Ayant vu et constaté, j’ai pris la décision de ne plus aller là bas : c’est trop triste.
Quand j’ai été interviewée par Politvera, elle m’a demandé ce qui me déplaisait le plus en Russie, j’avais répondu les conseils indiscrets des femmes qui veulent mon bien, mais en réalité, cela n’est rien, c'est une broutille. Ce qui me bouleverse, c’est le mauvais goût, et la corruption, mais cela va de pair, car si l’on ne pouvait toujours acheter un fonctionnaire pour massacrer tranquillement un site, la laideur fantasmagorique du post-soviétisme ne rongerait pas ce qui reste de la Russie avec cette rapidité catastrophique.
Comme disait Dany Kogan dans un commentaire, les ascenseurs du diable font peu à peu remonter l’enfer jusqu’à nous, et nous n’aurons bientôt plus que les églises comme refuge...
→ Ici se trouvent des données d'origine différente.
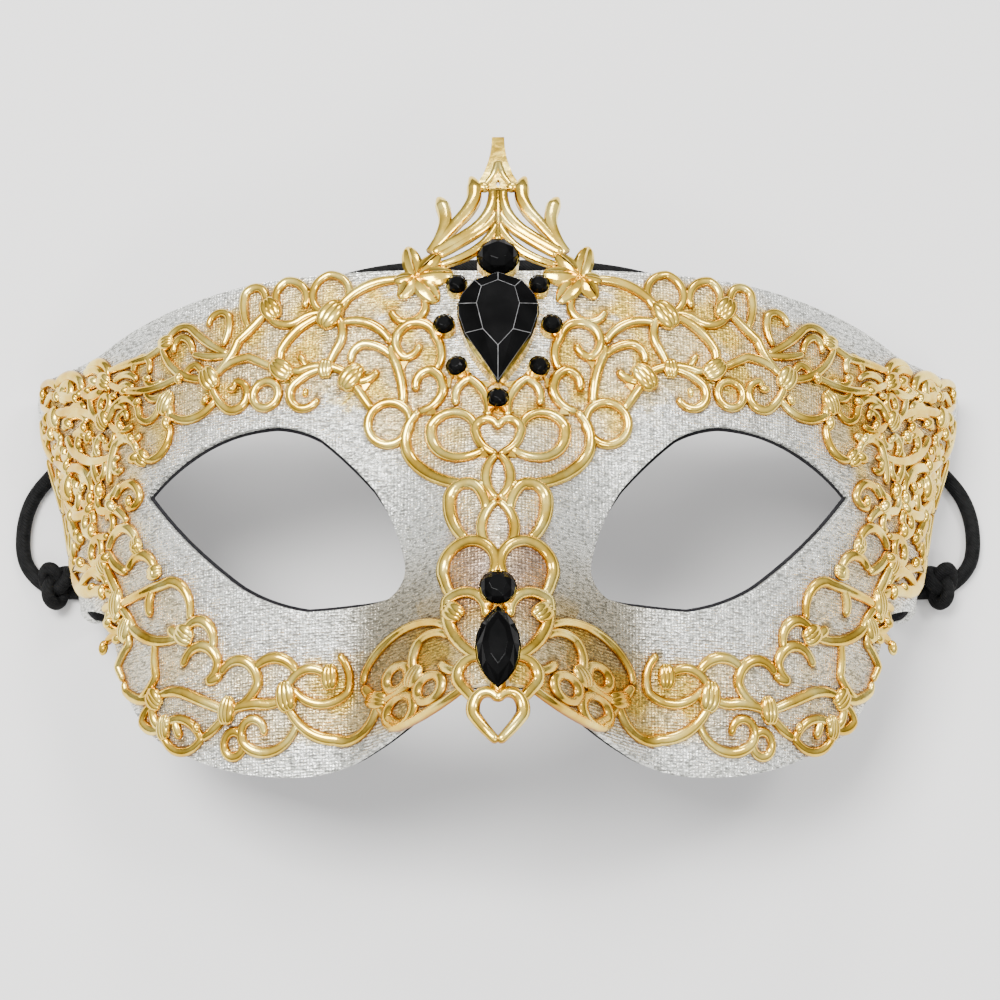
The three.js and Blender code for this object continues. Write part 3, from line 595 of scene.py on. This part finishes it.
# %% Edges of the shell
EYE_EDGE = [
    (7, [(30.6, 0.4), (20.8, -9.3, 10), (15.6, -22.5, 22)]),
    (6, [(15.6, -22.5), (18.6, -27.6, 78), (32.8, -28.4, 8)]),
    (8, [(32.8, -28.4), (46, -23.2, 22), (67, -4.6, 12)]),
    (8, [(67, -4.6), (53.4, 1.6, 14)]),
    (6, [(53.4, 1.6), (39.2, 3.5, 18), (30.6, 0.4, 24)])]
OUTER_EDGE = [
    (7, [(0, 30), (0, -46.4, 0)]),
    (6, [(0, -46.4), (11, -47.6, -12), (22, -52, 8), (34, -54.4, 24)]),
    (8, [(34, -54.4), (58, -49, 24), (76, -33, 50), (81, -22, -30), (103, -18, -20), (111.2, -16, 20)]),
    (8, [(111.2, -16), (107.4, -10.5, -24), (107.6, 14, -6), (114.4, 28.5, -26)]),
    (6, [(114.4, 28.5), (104, 29.5, 34), (81, 26.6, -14), (43, 31.2, 6), (0, 30, 4)])]


def edge_places(edge, finer):
    return np.concatenate([even_places(chain, steps * finer)[:-1] for steps, chain in edge])


def whole_sheet(name, finer, rings, lift, into_eye=0.0, draw_in=0.0):
    """The flat sheet between the eye holes and the outer edge, in mm, with its UV map."""
    eye, outer = edge_places(EYE_EDGE, finer), edge_places(OUTER_EDGE, finer)
    outward = outer - eye
    outward /= np.linalg.norm(outward, axis=1, keepdims=True)
    eye = eye - outward * into_eye
    outer = outer - outward * draw_in * (outer[:, :1] > 0.01)
    count = len(eye)
    bm = bmesh.new()
    bmesh.ops.create_grid(bm, x_segments=count, y_segments=rings, size=0.5)
    for vert in bm.verts:
        ring = round((vert.co.x + 0.5) * count) % count
        place = eye[ring] + (outer[ring] - eye[ring]) * (vert.co.y + 0.5)
        vert.co = (max(0.0, place[0]), place[1], 0)
    bmesh.ops.remove_doubles(bm, verts=bm.verts, dist=0.0005)
    mirror_over_middle(bm)
    run = bm.loops.layers.uv.new("run")
    for corner in (loop for f in bm.faces for loop in f.loops):
        corner[run].uv = corner.vert.co.xy * 0.01
    for vert in bm.verts:
        vert.co.z = lift
    if sum(f.normal.z for f in bm.faces) < 0:
        bmesh.ops.reverse_faces(bm, faces=bm.faces)
    return as_mesh(bm, name)


shell_mesh = whole_sheet("silver_cloth_shell", finer=12, rings=44, lift=0.0)
flat = np.array([vert.co.xy[:] for vert in shell_mesh.vertices])
to_wire, sides = near_wires(flat, 6.5)
run, up = np.abs(flat[:, 0]), flat[:, 1]
# Where the painted reflection of the gold may lie: fully high up the face and low down near the nose, less
# elsewhere.
reflection_zone = 0.45 + 0.55 * np.maximum(ease(up, -8, 4), ease(-up, 26, 34) * (1 - ease(run, 32, 40)))
# Painted shade in the loops over the nose.
note(shell_mesh, "painted_shade_nose_loops", soft_patch(flat, (4.6, -27.5), (4.2, 9.5)))
# Painted shade on the flanks of the nose, where the cloth turns away from the light.
note(shell_mesh, "painted_shade_beside_nose", soft_patch(flat, (16.5, -35), (9.5, 13.5)))
# Painted contact shadow, brown with the gold's reflection, in a thin band close beside each wire.
note(shell_mesh, "painted_contact_shadow", np.exp(-(to_wire - WIRE_WIDTH / 2).clip(0) / 0.30))
note(shell_mesh, "painted_gold_reflection", ease(sides, 4.5, 7) * reflection_zone)
bend_onto_face(shell_mesh)
print("shell sheet:", len(shell_mesh.vertices), "places")

# %% Thickness and rims
def thickened(piece, thickness, rim):
    wall = piece.modifiers.new("thickness", "SOLIDIFY")
    wall.thickness, wall.offset, wall.use_even_offset = thickness, -1, True
    edge = piece.modifiers.new("rims", "BEVEL")
    edge.width, edge.segments, edge.limit_method, edge.angle_limit = rim, 3, "ANGLE", math.radians(50)
    return as_plain_mesh(piece)


shell = thickened(shown("silver_cloth_shell", shell_mesh), thickness=0.0013, rim=0.0005)
smooth(shell.data)
print("shell:", len(shell.data.vertices), "places")

# %% [markdown]
# The cloth is a fine metallic knit. Its ribs run up the face, its courses across. Between
# the threads it glitters, so brightness and roughness change from stitch to stitch. Where
# gold wire lies around it, a warm painted reflection of the gold is laid on the cloth. Close
# beside a wire a brown painted contact shadow darkens it, and painted shade darkens it in
# the loops over the nose and beside the nose.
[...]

Je suis allée ce matin à celle du Signe, celle du marchand de vin et spiritueux touché par la grâce. Il y avait beaucoup de vieilles, mais j’arrivais à m’asseoir.  Les fresques donnent une agréable impression d’ensemble, bien que les figures en soient assez raides. Les icônes de l’iconostase m’ont paru  jolies, et même, celle de la Transfiguration brillait comme une étoile, mais l’iconostase lui-même surchargé de dorures, les étouffe complètement. Il me paraît clair que l’iconostase doit être avant tout un support, un écrin. Quand on offre un brillant, on le présente sur du velours sombre et uni, pour qu’il ressorte. Or la plupart du temps, je vois l’iconostase ramener ses dorures en se fichant éperdument d’éclipser les icônes qu’elle supporte. Les gens semblent ne pas imaginer possible de laisser une belle surface de bois lisse et ciré autour des icônes, il faut obligatoirement le torturer, le creuser dans tous les sens de motifs grouillants et l’asperger d’or. Comme le fond des icônes, en Russie, est généralement doré, cela fait beaucoup d’or quand même, je ne voudrais pas dire…
D'un autre côté, je regardais les icônes dont le fond n’est pas doré, eh bien alors il est « bien peint », méticuleusement, c’est-à-dire qu’on le dirait ripoliné, on voit qu’on s’est bien appliqué à ne pas laisser la moindre différence de tonalité, d’épaisseur, et la lumière ne passe plus du tout, ça ne circule pas, c’est juste bien peint.  Il vaut mieux de l’or, au moins il y  a des reflets. Pourtant, je me souviens de la réflexion d'Ouspenski, me toisant au dessus de ses lunettes d'un oeil plein de sarcasme, quand je lui avais demandé de m'apprendre la dorure: "Pourquoi voulez-vous dorer vos icônes? vous êtes riche?"
Que se passe-t-il avec les gens depuis qu’on a quitté le monde traditionnel où tout était spontanément beau ? Plus personne ne voit de liens entre les choses. L’iconostase d’un côté, les icônes de l’autre, aucun rapport entre l’un et les autres. Le monastère et n’importe quoi autour, n’importe où, n’importe comment. On construit sa maison comme un chien pose sa pêche, sans se soucier une minute du paysage environnant et des architectures voisines. Comme si de plus en plus nombreux, chacun de nous était seul au monde. Et en effet, c’est bien de cela qu’ils’agit : plus de liens traditionnels avec les ancêtres, plus de liens historiques, plus de liens spirituels, plus de liens avec le cosmos, plus de liens avec la nature, plus de liens entre nous… Des poissons de banc, au gré des courants.
Un des sens du mot religion, c’est "relier". Je vois sans cesse, dans les commentaires français sur facebook, des gens bien formatés et complètement ignorants accuser « les religions » de tous les maux de la terre, j’en accuse au contraire ceux qui ont rompu tous nos liens, ceux qui ont « éteint au ciel des étoiles qui ne se rallumeront plus », et s’en vantent. La religion, la tradition, l’art, c’est ce qui nous permet de renouer encore quelque chose. Mais la religion d’autrefois, l’art et la tradition d’autrefois étaient aussi portés par l’immense communauté du monde paysan forcément relié, car dépendant du milieu écologique, de la nature, qu’il connaissait bien, qui était son élément. Du reste, quand je lis les psaumes, je le retrouve, cet élément, les Écritures sont pleines de ce monde agricole et pastoral que nous avons laissé assassiner et qui était notre richesse spirituelle et culturelle millénaire irremplaçable, notre humanité lui survivra-t-elle?

Le monastère, je ne sais plus où me mettre pour le photographier

Ces palissades, il y en a des kilomètres. Entre celle-ci et le village de Gorodichtché, si personne n'empêche le saccage, tout sera bâti de baraques recouvertes de plastique et de centres commerciaux et "de loisirs". Le lac et le monastère deviendront complètement infréquentables.